- _What to produce_: Your task is to give the data again, exactly, with every line intact.

- _Dataset section_:
━━━

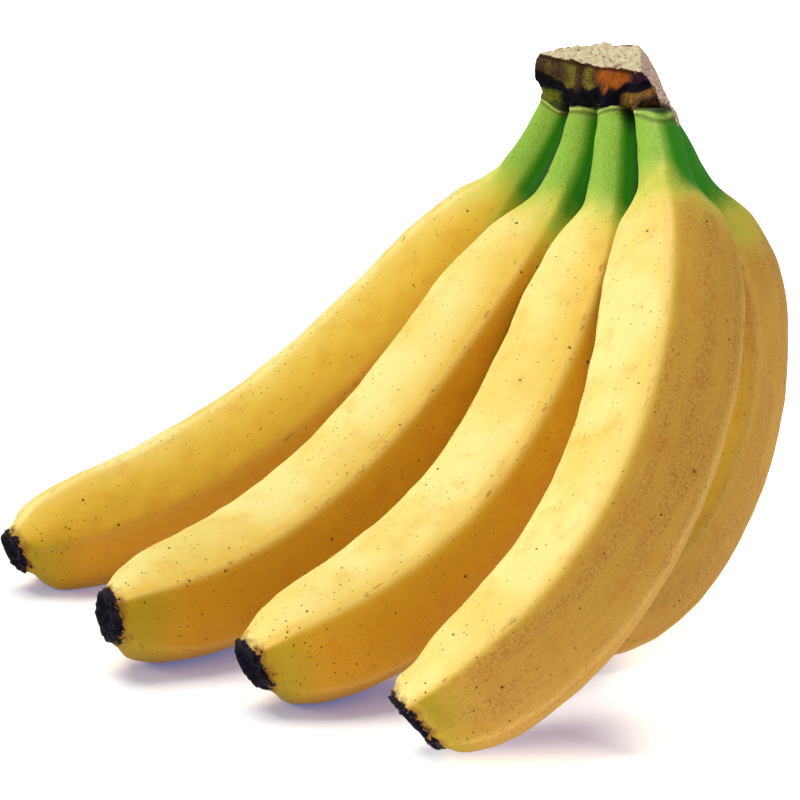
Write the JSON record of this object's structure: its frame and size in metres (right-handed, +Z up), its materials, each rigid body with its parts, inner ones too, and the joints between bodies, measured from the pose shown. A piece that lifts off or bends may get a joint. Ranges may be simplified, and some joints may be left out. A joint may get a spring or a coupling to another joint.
{
  "type": "hand of bananas",
  "caption": "Hand of ripe bananas still joined at its cut crown, a fruit that lies on a table, in a bowl or on a market stall",
  "frame": {"origin": "on the resting plane, under the middle of the hand's bounding box", "axes": "+Z up, +X to the right as the picture shows the hand, -Y towards the viewer; the tips point to -X and -Y"},
  "size_m": [0.2414, 0.2102, 0.1648],
  "materials": {
    "banana_skin": "smooth waxy peel with a soft sheen",
    "crown_rind": "rough, dry and fibrous"
  },
  "bodies": {
    "root": {"crown": "crown_rind", "banana_1": "banana_skin", "banana_2": "banana_skin", "banana_3": "banana_skin", "banana_4": "banana_skin", "banana_5": "banana_skin"}
  },
  "joints": []
}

━━━

- _In response_:
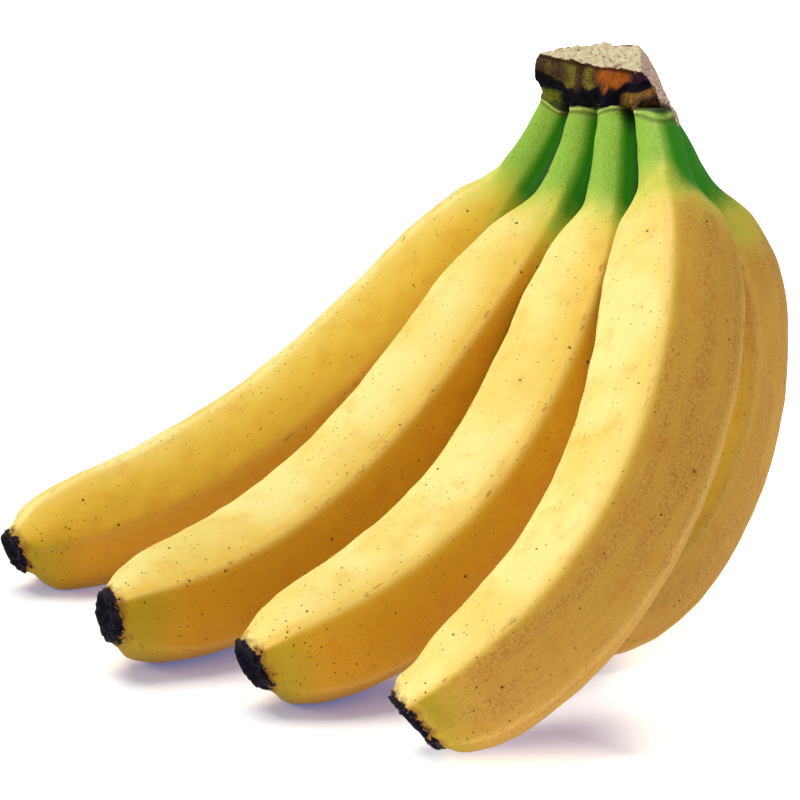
Write the JSON record of this object's structure: its frame and size in metres (right-handed, +Z up), its materials, each rigid body with its parts, inner ones too, and the joints between bodies, measured from the pose shown. A piece that lifts off or bends may get a joint. Ranges may be simplified, and some joints may be left out. A joint may get a spring or a coupling to another joint.
{
  "type": "hand of bananas",
  "caption": "Hand of ripe bananas still joined at its cut crown, a fruit that lies on a table, in a bowl or on a market stall",
  "frame": {"origin": "on the resting plane, under the middle of the hand's bounding box", "axes": "+Z up, +X to the right as the picture shows the hand, -Y towards the viewer; the tips point to -X and -Y"},
  "size_m": [0.2414, 0.2102, 0.1648],
  "materials": {
    "banana_skin": "smooth waxy peel with a soft sheen",
    "crown_rind": "rough, dry and fibrous"
  },
  "bodies": {
    "root": {"crown": "crown_rind", "banana_1": "banana_skin", "banana_2": "banana_skin", "banana_3": "banana_skin", "banana_4": "banana_skin", "banana_5": "banana_skin"}
  },
  "joints": []
}